10. I should also add for completeness that I am also for much the same reason not persuaded that the judge's failure to apply the RPI index increase to the periodical payments can itself be said to amount to an error of law. 

11. But I have been persuaded by Mr Hinds that there is a point of principle involved here when it comes to the staging of the capital payments.  It seems to me that although the judge was perfectly entitled to have regard to the husband's financial position in deciding whether it should be a single payment or in the event as it has turned out three, he had to and should have factored into that equation the wife's income position during the interim period until such time as the total capital payment had actually been paid.  Having regard to his findings about the wife's existing indebtedness which he seems to have been prepared to accept had to some extent to be taken into account and its likelihood to absorb most of the first tranche of capital, the wife has been left in the position under his order that she is required in effect to subsist throughout the remainder of this year with virtually no income at all. 

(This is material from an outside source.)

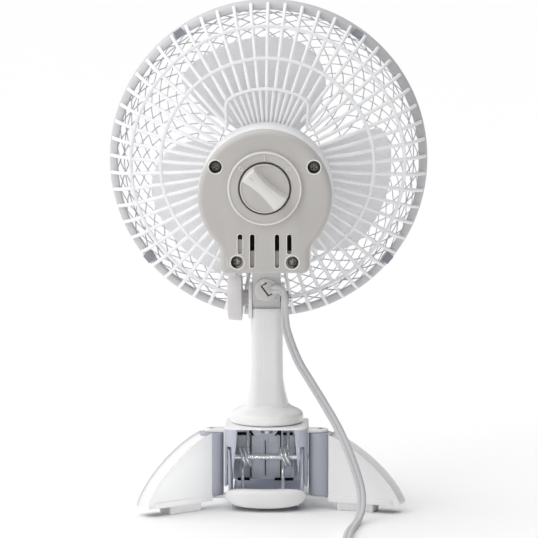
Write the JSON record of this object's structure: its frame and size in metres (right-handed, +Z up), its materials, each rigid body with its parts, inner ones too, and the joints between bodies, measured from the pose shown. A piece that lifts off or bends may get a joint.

12. I think it is at least reasonably arguable that that involves an exercise of discretion which does not adequately take into account the unfairness to the wife in the transition from periodic to capital payments.  What the judge should have done (which at one point in his judgment he does seem to have contemplated) was continuing some form of periodical payment to cater for that interim position which could, if necessary, have been reflected in an adjustment of the final capital sum.  It may be that when this matter is fully argued out on an appeal -- and I express what I hope is not a forlorn hope that it may be possible for the parties to settle this aspect of the matter -- then on a full hearing it may transpire that the judge's order can be justified. 

13. But all I have to decide this morning is whether the relatively low hurdle for a grant of permission has been made out and, in respect of that aspect alone of the appeal, I propose to grant permission.

Order:  Application granted in part.